[Evergreen-dev] Re: Problematic bot traffic

John Merriam via Evergreen-dev Thu, 10 Jul 2025 09:28:12 -0700

Hi Mike.

I hear you on the old Chrome user agents. For now that is what we'regoing with since it works. So far no complaints.


Thank you very much for the pointer to LP2113979  We will look into that.

Regarding Anubis, I'm not a fan at the moment unless there is no otherway. I could be wrong but I think it will break accessibility (would itwork with software blind patrons use)? I also have a problem withwasting all that energy. It's bad enough that AI data centers are ontrack to destroy the planet. I don't want to have to waste tons ofenergy fighting them.



On 7/10/2025 12:07 PM, Mike Rylander wrote:

Some things to consider, inline below...

On Thu, Jul 10, 2025 at 11:25 AM John Merriam via Evergreen-dev
<evergreen-dev@list.evergreen-ils.org> wrote:

Hello.

This will block Chrome older than 110 (over 2 years old) in Nginx:

if ($http_user_agent ~* 
"(Chrome/10[0-9]\.|Chrome/[0-9][0-9]\.|Chrome/[0-9]\.)") {
     return 403;
}

which put a stop to it for now for us.

Please be careful.  In addition to patrons with old browsers (there
are plenty out there, unfortunately) there are some black-box kiosks
out in the wild that are used for selfcheck and in-building OPAC
machines which use an older Chrome (and are not free to upgrade).
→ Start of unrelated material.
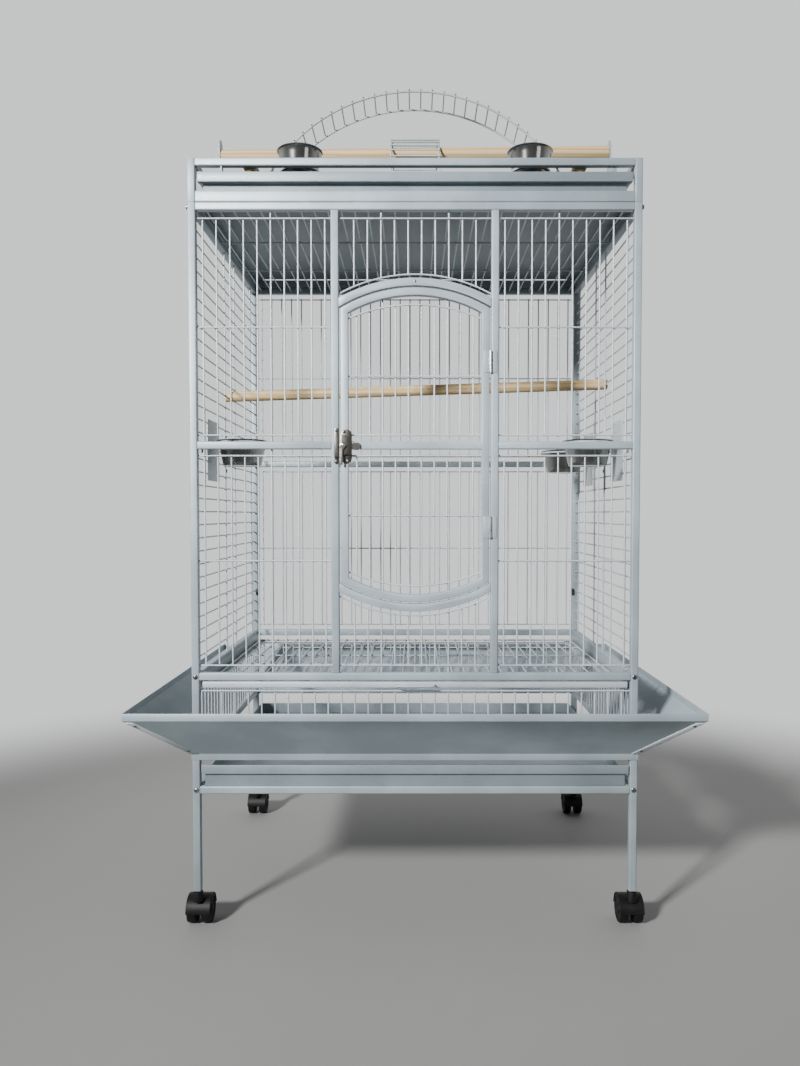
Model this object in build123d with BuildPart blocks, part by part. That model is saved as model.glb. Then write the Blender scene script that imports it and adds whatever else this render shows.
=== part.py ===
"""A play-top parrot cage on casters, in millimetres.

The origin is on the floor under the middle of the cage. +X is to the right, +Y to the back and
+Z up, so the door is on the -Y side. Lengths are the outside sizes of tubes and wires, and a
height is that of an underside unless its name says otherwise.
"""

import os
from math import atan2, cos, degrees, sin, sqrt, tan

from build123d import *

os.makedirs("parts", exist_ok=True)

# Body: outside of the corner posts, and the square tube
width = 813.0
depth = 584.0
tube = 14.0
tube_bevel = 1.5

# Heights of the rails above the floor
leg_foot = 68.0
stand_rail = 249.0
tray_rail = 311.0
cage_rail = 457.5
middle_rail = 877.5
roof_rail = 1303.0
play_sill_height = 20.0
play_rail = 1381.0

# Wire work
wire = 3.0
ladder_wire = 4.0
weld_gap = 0.05
bar_pitch = 24.4
bar_margin = 10.5
row_margin = 20.0
edge_gap = 13.0
middle_gap = 11.5
fence_wire = 437.6

# Sides of what is round: wires in sight and out of it, pins and bores, dowels, wheels and bowls
round_sides = 6
plain_sides = 4
pin_sides = 12
dowel_sides = 16
wheel_sides = 24

# Doorway, its arched bands and the door
opening = 274.0
arch_rise = 37.0
upper_arch = 1176.5
lower_arch = 590.5
arch_wire_gap = 14.5
opening_bar_margin = 18.0
door_gap = 3.0
door_bar_pitch = 23.4
door_bar_margin = 14.0
door_wire_rise = 25.0
door_wire_gap = 22.5
door_upper_wire = 1008.7
door_lower_wire = 757.5

# Door hinges
hinge_levels = (717.0, 1014.0)
hinge_height = 39.0
hinge_leaf = 12.0
hinge_sheet = 1.2
knuckle_radius = 2.6
hinge_pin_radius = 1.3
hinge_fit = 0.05
knuckle_gap = 0.3

# Latch on the door, and the strike on the stile
latch_level = 884.0
latch_setback = 5.7
strike_width = 8.0
strike_length = 65.0
strike_channel = 34.0
latch_plate = 1.5
latch_body_width = 20.4
latch_body_length = 62.0
latch_lip = 1.5
latch_room = 3.5
latch_clear = 0.3
lever_thick = 2.2
lever_hub = 5.0
lever_shaft = 3.0
lever_nose = 8.7
lever_tab_reach = 29.6
lever_tab_width = 14.0
lever_tail = 36.0

# Side panels and swing-out feeders
feeder_near = 46.0
feeder_post_gap = 53.0
feeder_low = 800.0
feeder_high = 975.0
feeder_gap = 3.5
guard_plate_width = 95.0
guard_plate_height = 118.0
guard_plate_sheet = 1.2
feeder_bowl_inset = 59.5
feeder_bowl_from_hinge = 104.0
feeder_bowl_rim = 905.0
feeder_loop_bore = 1.6
feeder_loop_wall = 1.6
feeder_loop_height = 7.0

# Bowls: rim radius, body radius under the rim, base radius, depth
feeder_bowl = (50.0, 47.4, 37.0, 50.0)
play_bowl = (42.5, 40.0, 31.0, 55.0)
bowl_wall = 1.2
bowl_rim_height = 3.0
ring_fit = 0.35
ring_wire = 4.0

# Trays, grate and their runners
sheet = 1.2
runner_sheet = 1.5
runner_reach = 19.0
runner_leg = 18.0
slide_gap = 0.3
tray_gap = 8.5
tray_lip_gap = 3.0
tray_wall = 24.7
tray_lip = 15.0
tray_setback = 4.0
roof_tray_gap = 12.5
roof_lip_gap = 4.5
roof_tray_wall = 16.0
roof_tray_lip = 16.0
roof_tray_setback = 10.0
lip_out = 2.0
tray_back = 18.0
grate_gap = 5.0
grate_setback = 3.0
grate_bar_height = 11.0
grate_bar_depth = 8.0
grate_low = 444.0
grate_rod = 5.0
grate_cross_wires = 4
handle_width = 74.0
handle_out = 16.0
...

Changing user agents is trivial though so finding other blockable patterns such 
as in URLs would be good.  I didn't find a good pattern to the URLs yet but I 
was only able to look at that quickly.  I plan on circling back around to that 
at some point.

I don't think blocking by IP will work against what seems to be a distributed 
AI botnet.  A few months ago we had our data center partners block all non-US 
IPs.  That worked for a few months but even that doesn't work anymore.  We see 
AI bot traffic coming from US residential IP ranges.  A gigantic question I 
have is how are they appearing to come from residential IPs and how could that 
be stopped?

We plan to profile Evergreen looking for slow code that could maybe be improved 
but that will be a big project.

I invite more eyes, of course, but "big project" is a bit of an
understatement. ;)

Please be careful when testing something that seems "slow" in
isolation -- making code X 10% faster will often make
seemingly-unrelated code Y 90% slower.

We also plan to hook a WAF with machine learning into Nginx and see what that 
can do.  Another big project.

We may also put captcha on more parts of the OPAC.  We have someone working on 
that.

Have you looked at https://bugs.launchpad.net/evergreen/+bug/2113979?
With some refinement of the URL space where the not-a-bot cookie is
required, this is shaping up to be a good first-order bot killer.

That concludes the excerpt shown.